Strip away the ‘win-win’ optics and the US-India trade framework established on February 6 looks like an experiment in enforcement: market access conditioned on sanctions compliance. In an executive order issued the same day, Washington terminated the 25% tariff surcharge imposed in 2025 over India’s direct or indirect imports of Russian oil, but instructed US agencies to monitor any resumption and to recommend whether to reimpose the duty if New Delhi backslides. For India, the mechanism’s credibility now turns on a hard trade-off: replacing discounted Russian barrels without damaging relations with Moscow or absorbing politically costly domestic adjustment.
What Happened
Washington and New Delhi are presenting the latest US-India tariff rollback as a bilateral trade reset. The interim framework approved by President Trump and Prime Minister Modi puts a stop to months of tariff escalation. At first sight, the headline writes itself: the U.S. and India reduced existing duties, laid the path toward a broader agreement, and expanded market access for their firms. But the real story is much less flashy.
The US termination of the additional 25 percent slapped on Indian exports in August 2025 remains conditional on India’s commitment to stop ‘directly or indirectly’ importing Russian oil. With the stroke of a pen, the U.S. got India to underwrite the first success of the Trump administration’s ‘secondary tariffs.’ In President Trump’s own words, secondary tariffs are the tool that makes trade ‘great for settling wars.’ However, in India’s case they are being repurposed to remedy failures in sanctions-enforcement by putting pressure on the sanctioned state’s supply chains and trade partners. The Trump White House positioned tariffs as a uniquely effective compliance tool because they are broad-based, fast to apply, and politically legible: pain is immediate and measurable at the border.
Tariffs Repurposed as Sanctions Enforcement
The mechanism behind secondary tariffs is straightforward: lower import duties are turned into a compliance bond. Access to the US market becomes conditional on supply-chain alignment with US sanction regimes, and the ‘additional tariff’ returns if the partner’s behavior is detrimental to (or not supportive enough of) Washington’s objectives. In India’s case, executive order 14384 ‘modifies’ the additional 25% duty by simultaneously instructing the Department of Commerce to implement a tit-for-tat logic that ties lower tariffs to India not resuming ‘directly or indirectly importing Russian Federation oil.’
The reason why secondary tariffs are attractive to US policymakers is administrative as much as strategic: they promise a simpler enforcement surface than conventional secondary sanctions. Conventional and ‘smart’ secondary sanctions typically work by threatening third-country firms and banks with loss of access to the US financial system, effectively deputizing private intermediaries as gatekeepers. In practice, that model depends on designation lists and screening, formal sanctions compliance programs, investigative work, and an enforcement pipeline that culminates in settlements or civil penalties.

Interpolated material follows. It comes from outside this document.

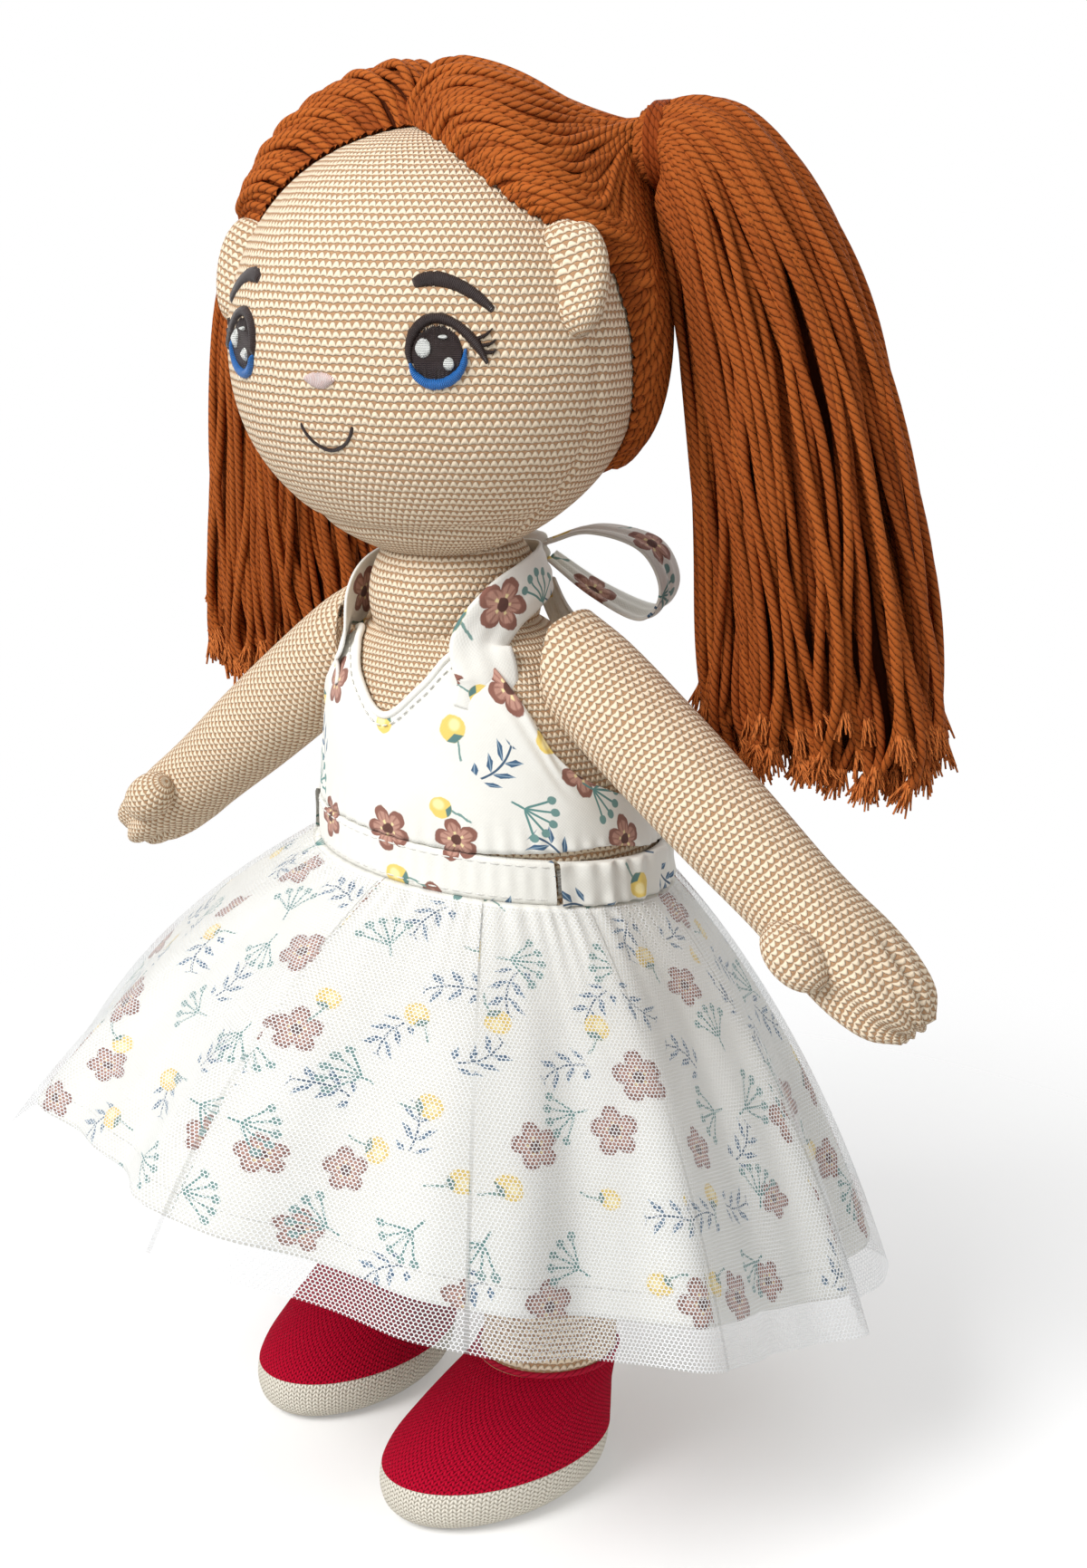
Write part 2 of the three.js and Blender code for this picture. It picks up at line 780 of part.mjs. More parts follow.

Secondary tariffs simplify the procedure, streamline the implementation, and deliver a plain-text message by shifting the locus of enforcement from the financial system to US customs. The tariffs act as an immediate price shock that reduces the competitiveness of the targeted partner’s exports and forces domestic authorities to consider policing the conduct that triggers reimposition. In other words, secondary tariffs externalize sanction-enforcement costs. Each country trading with the U.S. has an incentive to prevent domestic economic agents from triggering retaliatory tariffs that would impose broad-based economic pain.
In theory, the deterrent effect rises with a partner’s dependence on US market access, but the long-run viability of ‘secondary tariffs’ rests on two harder conditions. First, whether Washington can credibly ‘monitor’ another country’s trade. This holds especially true for detecting indirect as well as direct imports of Russian oil because origin can be obscured through deceptive shipping practices (including AIS spoofing and ship-to-ship transfers), title transfer, and blending. Second, whether Washington will reimpose the duties in case of non-compliance even though the decision remains discretionary and therefore political. That credibility may be highest under the current administration, but it is bound to come be questioned after the 2028 election with a new president in the White House.
Using data from Keplr, a data-analytics firm, the change in India’s crude mix provides mixed evidence. On the one hand, it demonstrates that, regardless of the discounts, Russian oil is not an immovable object. However, it does not prove that US secondary tariffs are an irresistible force.